Standards-Based Grading: History, Practices, Benefits, Challenges, and Next Steps
Standards-Based Grading is an assessment system that focuses on student progress toward clearly defined learning goals. This approach differs from the familiar and predominant traditional grading system, in which teachers take an average of scores from a wide variety of assignments to produce a letter grade for report cards.
This brief explores research that: reviews the historical context of grading, defines SBG, examines the practices, benefits, and challenges of SBG, and recommends the next steps for educators considering a transition to SBG.
Bullying in School: Prevalence, Contributing Factors, and Interventions (October, 2018)
Bullying in School: Summary of Findings (October, 2018)
Bullying, which involves an intention to do harm, repetition and a power imbalance between bully and victim, has become a public health concern not only in the U.S. but worldwide. With an understanding of bullying as a violation of a child’s basic human rights, this two-part brief explores the phenomenon (history, prevalence, risk factors, and consequences) in Part I and reviews research-based interventions in Part II, with a focus on school settings. Alongside the increased societal and research attention to bullying, a related and subsequent phenomenon of cyberbullying has emerged, thus stimulating and refocusing public awareness while also eliciting a heightened sense of fear and powerlessness among parents and educators. This brief’s analysis of empirical research aims to provide a balanced and accurate depiction of bullying in all of its forms. A resource guide for teachers and practitioners is included. The work involved in preparing this brief was supported by a grant by the Moskowitz Family Foundation. The opinions and conclusions reported, however, are solely the author’s.
Best Practices for Educating English Language Learners: History, Controversy, and a Path Forward (September, 2018)
Educating English Language Learners (ELLs), one of the many ways to identify students for whom English is not a first language, has a complicated history, characterized by competing theoretical perspectives, a relatively small pool of research, numerous, changing policy instantiations, and compounding issues surrounding ELLs’ sizable and rapidly growing presence in the U.S. education system. This brief pieces apart the challenges, history, theory, research, and instructional best practices through a review of literature. A resource guide for researchers and practitioners is included.

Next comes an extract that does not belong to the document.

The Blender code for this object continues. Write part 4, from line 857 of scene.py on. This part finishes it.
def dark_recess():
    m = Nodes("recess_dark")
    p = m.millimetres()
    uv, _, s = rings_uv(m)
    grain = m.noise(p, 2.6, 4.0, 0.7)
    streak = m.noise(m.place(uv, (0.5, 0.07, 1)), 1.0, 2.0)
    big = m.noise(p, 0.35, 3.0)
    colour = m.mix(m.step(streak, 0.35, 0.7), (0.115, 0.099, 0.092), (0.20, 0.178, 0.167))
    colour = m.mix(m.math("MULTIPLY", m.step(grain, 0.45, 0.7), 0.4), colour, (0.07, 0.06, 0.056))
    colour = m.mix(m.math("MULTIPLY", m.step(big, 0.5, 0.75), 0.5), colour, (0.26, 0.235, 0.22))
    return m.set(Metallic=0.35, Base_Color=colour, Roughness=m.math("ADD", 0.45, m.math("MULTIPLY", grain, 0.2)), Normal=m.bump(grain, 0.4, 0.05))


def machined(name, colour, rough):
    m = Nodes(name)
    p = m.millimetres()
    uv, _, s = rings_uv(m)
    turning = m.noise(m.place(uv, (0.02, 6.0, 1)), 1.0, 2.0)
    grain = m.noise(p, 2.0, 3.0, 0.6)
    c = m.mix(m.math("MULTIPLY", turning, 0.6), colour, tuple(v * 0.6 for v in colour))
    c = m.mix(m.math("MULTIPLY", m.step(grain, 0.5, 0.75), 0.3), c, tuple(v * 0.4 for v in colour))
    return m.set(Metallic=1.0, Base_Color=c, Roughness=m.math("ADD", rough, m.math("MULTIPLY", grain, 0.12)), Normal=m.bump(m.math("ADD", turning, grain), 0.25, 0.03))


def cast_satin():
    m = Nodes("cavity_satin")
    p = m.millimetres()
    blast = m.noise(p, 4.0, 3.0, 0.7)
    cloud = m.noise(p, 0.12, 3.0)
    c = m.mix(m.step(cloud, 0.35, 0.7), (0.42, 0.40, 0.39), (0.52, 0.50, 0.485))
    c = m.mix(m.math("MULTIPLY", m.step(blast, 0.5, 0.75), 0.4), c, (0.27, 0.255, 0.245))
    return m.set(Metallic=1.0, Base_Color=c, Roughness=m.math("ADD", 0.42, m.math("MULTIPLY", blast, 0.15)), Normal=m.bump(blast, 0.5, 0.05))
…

Becoming Restorative: Three Schools Transitioning to a Restorative Practices Culture (October, 2017). As we continue our research in Restorative Practices (RP), The Center for Urban Education Success has been visiting schools that are making the shift to a restorative practices culture. Located in the urban districts of New York City and Rochester, N.Y, these schools have embraced a restorative philosophy, one that is based on a set of values quite different from those of punitive discipline –still prevalent in K-12 schools today, especially in urban areas. Building on the research review featured in our last brief, Restorative Practice: History, Successes, Challenges & Recommendations, this brief highlights the voices of teachers, administrators, social workers, a university professor and a student who are experiencing their schools’ culture change first hand. Their stories attest to the benefits and challenges of transitioning to a restorative culture.
Restorative Practices: History, Successes, Challenges & Recommendations (June, 2017)

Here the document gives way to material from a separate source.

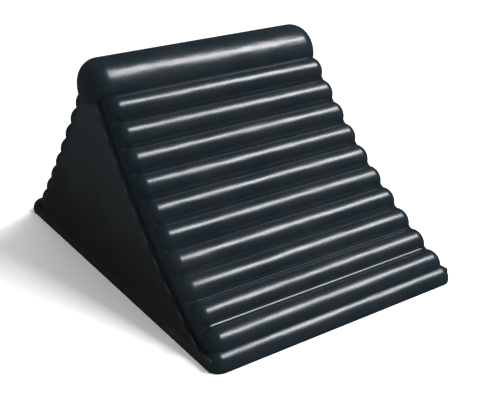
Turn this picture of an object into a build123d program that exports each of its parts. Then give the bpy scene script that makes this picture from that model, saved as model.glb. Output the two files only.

One of the major initiatives the UR-East EPO is a Restorative Practices (RP) approach to discipline and school culture. And while RP has worked successfully to transform schools, questions and doubts still persist about its effectiveness. This brief – a literature review – serves as a guide to research that supports RP as a viable approach. In addition to reviewing RP evidence, it also includes a review on punitive discipline. The brief concludes by identifying challenges and recommendations for schools interested in implementing RP.

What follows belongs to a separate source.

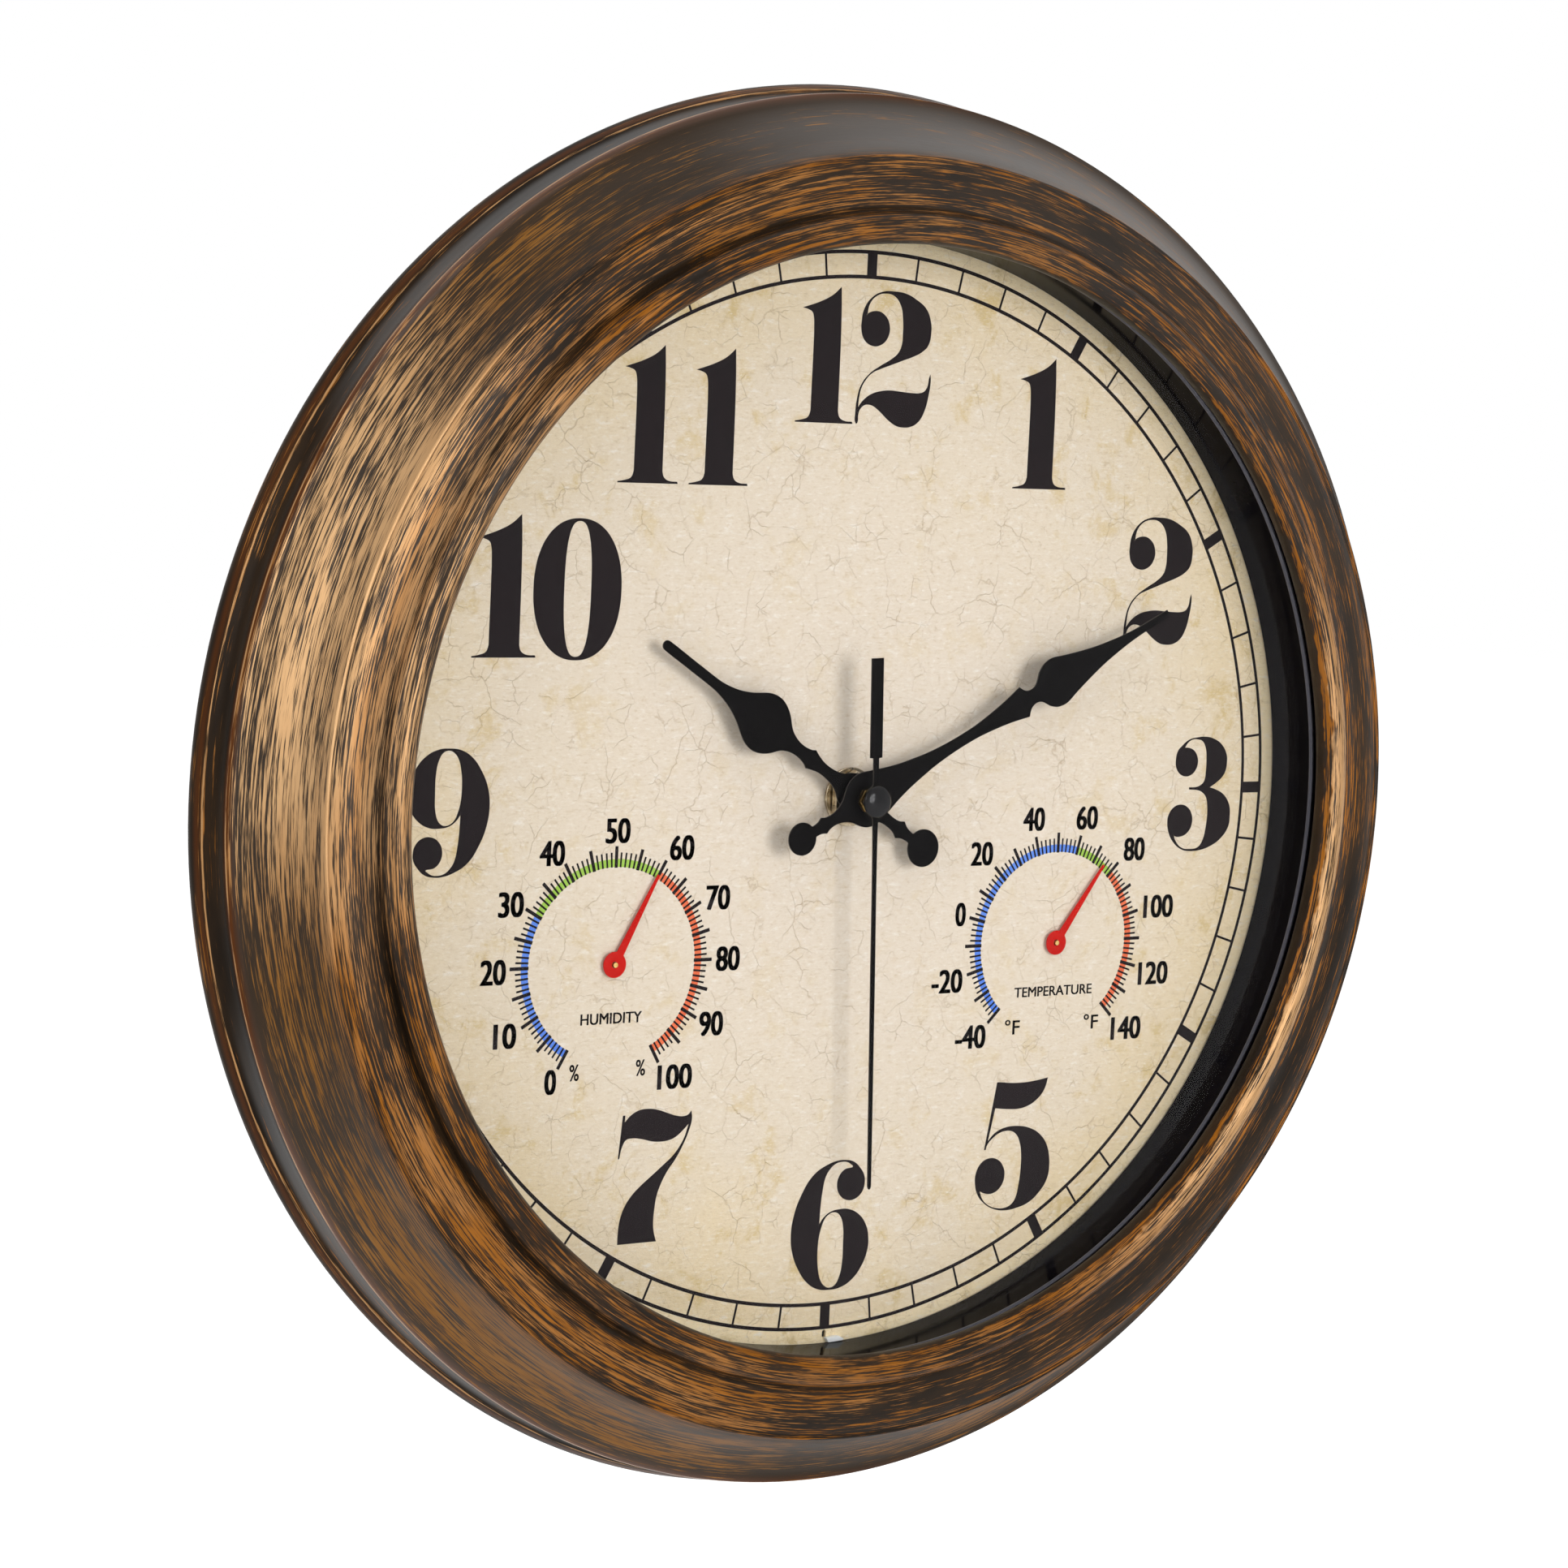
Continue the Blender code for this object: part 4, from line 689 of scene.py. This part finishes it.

The Question of Incorporating 6th Grade into Middle and High School Configurations (May, 2017)
Sometimes the Center for Urban Education Success (CUES) produces briefs “on demand” to support timely initiatives happening at East. This brief is one such example. It was created to prepare East’s Superintendent, Dr. Shaun Nelms, as he proposed a formal partnership with a nearby elementary school to the School Board. This brief was a collaborative effort of the CUES research team and covers evidence-based advantages, disadvantages, and ongoing conversation about how 6th grade fits into secondary school configurations.
Attendance Up Close: Reflecting on School Visits (February, 2017)
As a companion to our first brief on attendance, this brief documents a series of visits the Center for Urban Education Success made to several of the schools we identified as exemplars (Marsh, 2016). It uses the categories established in the first brief to organize and synthesize our reflections on meeting students and staff and touring buildings. The data presented here provide a window into the idiosyncratic, context-dependent practices and cultures of schools that are demonstrating success with attendance.
Attendance Practices That Work: What Research Says, What Practitioners Say (December 2016)
In our effort to learn about best practices in attendance, the Center for Urban Education Success (CUES) has been having conversations with principals and assistant principals at urban high schools around New York State. These schools have three things in common: 1) the vast majority of their students are classified as economically disadvantaged; 2) the vast majority of their students represent minority groups; and 3) the schools have notably high attendance figures. We wanted to find out what was behind their successful attendance outcomes. This brief synthesizes several schools’ stories and integrates them with academic research literature, thus providing a comprehensive research brief for those interested in best practices in attendance.